The trail itself is 10 miles long, but it’s a moderate terrain that dogs could easily navigate. Keep in mind that all hiking trails are more suited for active, athletic dog breeds that are in good physical shape to navigate through the woods or up hills.
- Sweetwater Creek State Park
A series of smaller trails, Sweetwater Creek offers a scenic getaway without having to go deep into the mountains of North Georgia. The 5-story New Manchester Mill, a mid-nineteenth century mill that originally burned during the Civil War, is on the Red Trial—a short trail ideal for a simple walk in the woods.
The park features 9 miles of trails, and you can choose to walk them all or just a few. Sweetwater Creek is great for those who want to get their dogs out in nature but who don’t necessarily want to climb mountains all day.
- Canyon Loop in Providence Canyon
If you want to see a “Little Grand Canyon,” this trail is for you! Who would ever think that you could get a taste of the American southwest in Georgia?
It’s true, though! Although much smaller than the actual Grand Canyon, this 4.8 mile trail in the Providence Canyon Recreation Area has canyon hills and caverns reminiscent of the southwestern landscapes of Arizona. Located near Omaha, Georgia, this is truly one of Georgia’s best kept secrets.

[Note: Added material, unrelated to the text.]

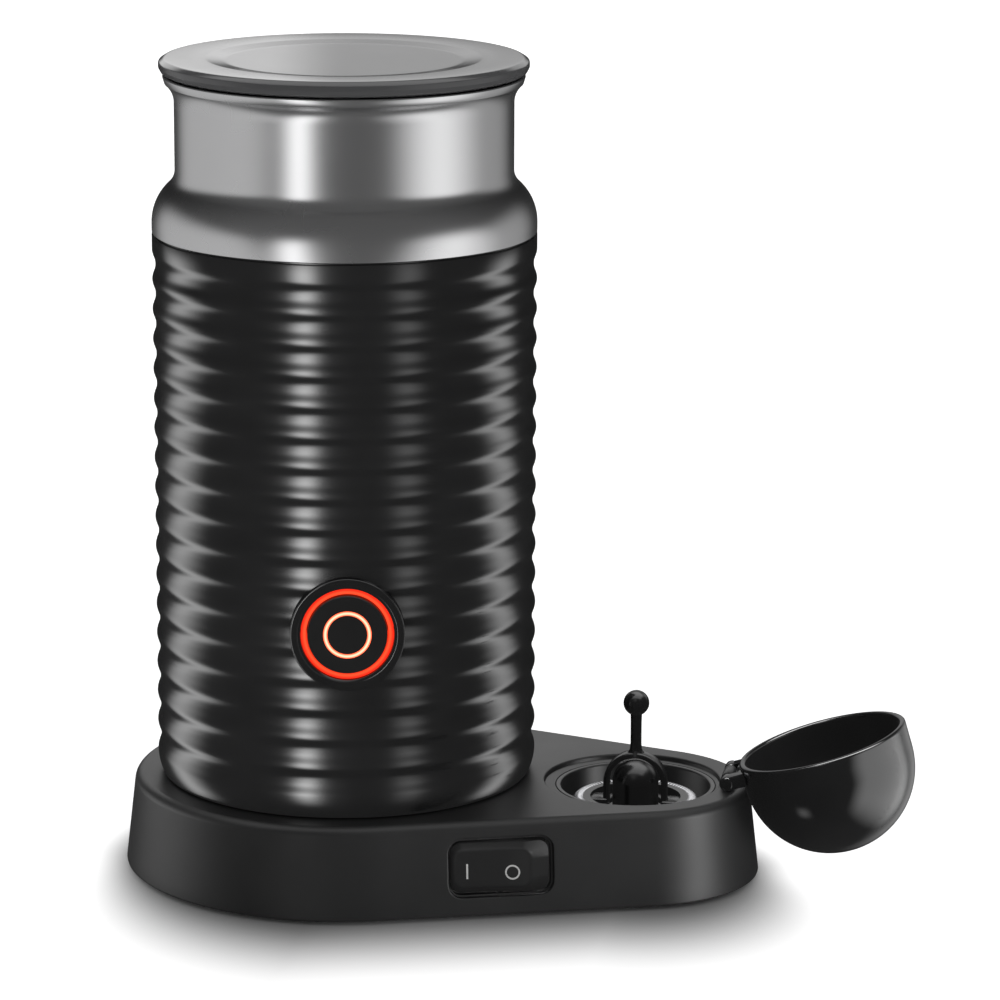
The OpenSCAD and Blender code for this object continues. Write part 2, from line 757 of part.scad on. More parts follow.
module status_leds() {
  color([0.95, 0.9, 0.8]) at_button() for (q = [45 : 90 : 315]) rotate([0, 0, q])
    translate([9.1 - 0.8, -0.8, board_d]) cube([1.6, 1.6, 1]);
}

// ---------- lid ----------
module lid_disc() {
  edge = lid_top_z - 0.3;
  color([0.55, 0.55, 0.56, 0.8]) rotate_extrude() polygon([
    [0, lid_top_z - 2.6], [0, lid_top_z - 0.6], [26.8, lid_top_z - 0.6], [27.4, lid_top_z - 0.25],
    [lid_r - 1, lid_top_z], [lid_r - 0.35, edge], [lid_r, edge - 0.6], [lid_r, edge - 1.6],
    [lid_r - 0.4, mouth_z + 0.5], [lid_r - 1.6, mouth_z + 0.2], [32, mouth_z + 0.2],
    [32, 171.2], [31, 171.2], [31, 167], [32, 167], [32, 166], [30, 166], [30, lid_top_z - 2.6]]);
}

module lid_seal() {
  color([0.25, 0.25, 0.25]) rotate_extrude() polygon([
    [31, 167], [32.2, 167], [pot_r - 0.2, 167.6], [32.2, 168.4], [32.2, 169.2],
    [pot_r - 0.2, 169.8], [32.2, 170.6], [32.2, 171.2], [31, 171.2]]);
}

base_housing();
base_plate();
foot_ring();
foot_pads();
base_screws();
connector_post();
connector_contacts();
whisk_well();
whisk_post();
hinge_pin();
switch_frame();
switch_body();
switch_terminals();
switch_rocker();
cord_gland();
gland_nut();
terminal_block();
whisk_cover();
whisk_frame();
whisk_coil();
whisk_magnets();
jug_sleeve();
jug_collar();
collar_seal();
milk_pot();
pot_gasket();
jug_bottom();
bottom_screws();
jug_socket();
socket_pins();
heater_plate();
heater_element();
thermal_cutout();
temperature_probe();
motor();
motor_bracket();
motor_screws();
control_board();
tact_switch();
status_leds();
power_board();
power_parts();
button_bezel();
button_light_ring();
button_cap();
button_inner_ring();
drive_shaft();
drive_carrier();
drive_magnets();
stirrer_frame();
stirrer_magnets();
lid_disc();
lid_seal();
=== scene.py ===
"""Looks of an electric milk frother: pieces, finishes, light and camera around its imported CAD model.

Lengths are in millimetres in the CAD model's frame and become metres where a mesh is made.
"""
import json
import math

import bmesh
import bpy
from mathutils import Matrix, Vector

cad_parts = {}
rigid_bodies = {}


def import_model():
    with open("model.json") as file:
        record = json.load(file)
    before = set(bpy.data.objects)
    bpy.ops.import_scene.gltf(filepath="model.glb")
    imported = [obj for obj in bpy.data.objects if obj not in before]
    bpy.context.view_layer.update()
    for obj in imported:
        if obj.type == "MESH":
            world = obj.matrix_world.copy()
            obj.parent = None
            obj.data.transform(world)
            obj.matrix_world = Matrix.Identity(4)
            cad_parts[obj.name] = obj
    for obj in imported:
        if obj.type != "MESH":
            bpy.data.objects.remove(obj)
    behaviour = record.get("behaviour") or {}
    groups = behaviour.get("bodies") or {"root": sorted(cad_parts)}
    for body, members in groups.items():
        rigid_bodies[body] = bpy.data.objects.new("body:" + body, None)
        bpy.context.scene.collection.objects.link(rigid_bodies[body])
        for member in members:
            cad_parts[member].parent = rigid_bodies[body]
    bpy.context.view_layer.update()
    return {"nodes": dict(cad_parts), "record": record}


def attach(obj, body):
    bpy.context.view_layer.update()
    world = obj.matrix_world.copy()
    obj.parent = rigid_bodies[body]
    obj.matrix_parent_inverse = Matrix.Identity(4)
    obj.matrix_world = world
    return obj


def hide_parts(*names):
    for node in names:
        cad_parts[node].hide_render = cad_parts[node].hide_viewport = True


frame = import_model()

MM = 0.001
TURNS = 192              # segments round a turned piece
SHARP = 38.0             # edges that turn more than this many degrees stay sharp
WELD = 0.002             # vertices this close are joined after a cut

# ---- jug ----
JUG_TURN = 10.8          # how far the jug is turned on its base
JUG_R = 41.0
RIB_DEPTH = 0.7
RIB_COUNT = 17
RIB_PITCH = 6.47
RIB_GAP = 3.7            # from the collar down to the first rib
RIB_STEPS = 24           # rings along one rib
RIB_CREST = 1.4          # over 1 makes the crests narrower than the grooves
SKIRT_IN = 1.25          # how far the sleeve draws in below its last rib
SLEEVE_IN_R = 38.4
COLLAR_Z = 139.5
COLLAR_T = 0.9
NECK_R = 36.0
MOUTH_Z = 172.9
SHOULDER_TURN = 48.0
SHOULDER_TOP_R = 4.5
SHOULDER_LOW_R = (JUG_R - NECK_R) / (1 - math.cos(math.radians(SHOULDER_TURN))) - SHOULDER_TOP_R
SHOULDER_MID_Z = 149.4
FLARE_TURN = 50.0
FLARE_R = 5.5
FLARE_Z = 167.0
POT_R = 33.1
POT_T = 0.9
POT_FLOOR_Z = 87.2
POT_FLOOR_T = 1.2
POT_CORNER = 7.0
LID_R = 39.2
LID_TOP_Z = 176.5
LID_BAND_R = 31.0        # where a paler band is painted on the lid for the plug showing through
PLUG_R = 32.0
GROOVE_R = 31.0          # the seal's groove in the plug
SEAL_Z = (167.0, 171.2)  # the seal's lower and upper edge

# ---- button ----
BUTTON_Z = 61.4
BEZEL_R = 12.0
GLOW_R = 9.7
CAP_R = 8.35
FACE_D = 41.9            # how far its face is from the jug's axis
FLANGE_D = (34.4, 35.8)  # back and front of the flange behind it
CAP_D = FACE_D - 0.15    # the cap's own face
RING_D = FACE_D - 1.6    # floor of the cap's groove
GLOW_IN = (4.15, 5.05)   # the cap's own light ring

# ---- base ----
BASE_R = 48.2
END_R = 27.9
BASE_LEN = 62.6
SHELL_Z = 0.8
BASE_TOP_Z = 20.7
BASE_TAPER = 2.3
BASE_EDGE_R = 2.2
WALL = 2.2
TAPER = math.atan(BASE_TAPER / (BASE_TOP_Z - SHELL_Z))
SIDE = math.asin((BASE_R - END_R) / BASE_LEN)
SIDE_STEPS = 24
POST_R = 9.8
HOLE_LOW_Z = 5.0         # where the cutters for the holes in its top begin
GLAND_Z = 9.5
GLAND_D = BASE_R - 1.8
FOOT_H = 1.4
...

Canyon Loop is a great area to bring your pup along. It can be quite dry here, so be sure to have plenty of water on hand for both yourself and your dog. Your dog will get plenty of exercise but since this trail is not much of a “mountain trail,” you won’t have to navigate difficult terrain.
- Panther Creek Falls
This lush forest path in the Chattahoochee National Forest is full of waterfalls, mossy boulders, and gorgeous hardwood trees. The trial is 7 miles long with several waterfalls along the way before ending with Panther Creek Falls—a multi-tiered waterfall giving way to a deep pool below.
This trail is a moderate hike and could be considered difficult for some dogs; however, most large or athletic breeds will navigate it easily. There are also campsites (first come, first serve) along the trial, making this area an ideal spot for a weekend getaway in the woods with your dog and the family.
Panther Creek Falls is located near Turnerville in Habersham County.
- Bartram Trail
This 35-mile stretch of remote forest is a hiker’s dream. If you and your dog love getting lost in the mountains, this trail is your next adventure!
The Bartram Trail is named after William Bartram, and explorer who found his way through the dense forests of North Georgia in 1775 documenting various species of flora and fauna. This multi-day adventure is perfect for those who want to go somewhere with less foot traffic and more wilderness. There are numerous rivers, streams, and lookouts to explore on this 70-mile round trip.
If you enjoy backpacking with your dog, Bartram Trail offers the best of adventure for you and your pup. With campsites along the way, there are places to stop, rest, and relax before getting back on the trail.
If you plan to travel much of the trail, or even make the round-trip, be sure that you prepare well for such an excursion. Take care of both yourself and your dog with plenty of snacks, meals, LOTS of water, and emergency supplies. There are intersections along the trail such as Warwoman Dell and Pinnacle Knob Trial where there are paved roads, rest areas, and rest rooms as well as campsites found along the trail.
Planning for the Outdoors with Your Pup
Hiking, backpacking, and camping with your dog is a great way to bond with them. Dogs can be great company and most breeds that are able to handle walking long distances will have a great time on these trails.
To help you be prepared for bringing your dog along, here are some useful quick tips that might come in handy:
- Know how much physical activity your dog can handle. Don’t push them too hard if they aren’t able to handle much exercise or if they aren’t used to it.
- Bring waste bags with you on hikes or walks. Some trails may request it, but it’s also common courtesy to pick up after your pup.
- Bring a first-aid kit for your dog.
- Having your dog carry their own backpack is also a good idea. This way, you can keep their supplies separate from your own such as their travel bowls, first-aid supplies, and treats. Anything that’s heavier should be stowed in your own pack.
- Always bring a leash and an extra leash just in case something happens to one.
- If you’ve never taken your dog hiking or camping, start out with a small trail and a small trip so they can get used to the process.
- Be sure that your dog has a good grasp on obedience techniques. If your dog has never been in obedience training, we highly recommend that your pup be exposed to obedience courses to ensure they are well-prepared for trips.
- Yield to other hikers. When you see other people approaching, it’s best to yield to them and let them pass by while you and your dog wait on the side of the trail instead of trying to pass other hikers at the same time, especially if the trail is narrow.
- Be conscious of temperatures, tough terrain, and substances on the trail that your dog might want to eat. Watch them at all times to make sure they don’t eat a plant or a foreign substance while you’re on a hike.
- Socks and booties for your dog can help protect their paws.
- Brush your dog to make sure there are no ticks or injuries.
- Bring plenty of food, treats, and water for your dog. Even though there are creeks and streams along many trails, it’s not a good idea for your dog to drink unfiltered water. Bring enough supplies for them to last however long you’ll be on the trail or until you can get to a rest stop.
Go on an Adventure!
There’s really nothing like going on an adventure with your dog. As the Fall season approaches, it’s prime weather in Georgia for spending time outside and letting our dogs get outside for some exercise.
We hope that these hiking trail suggestions give you a dose of inspiration for some outdoor adventures.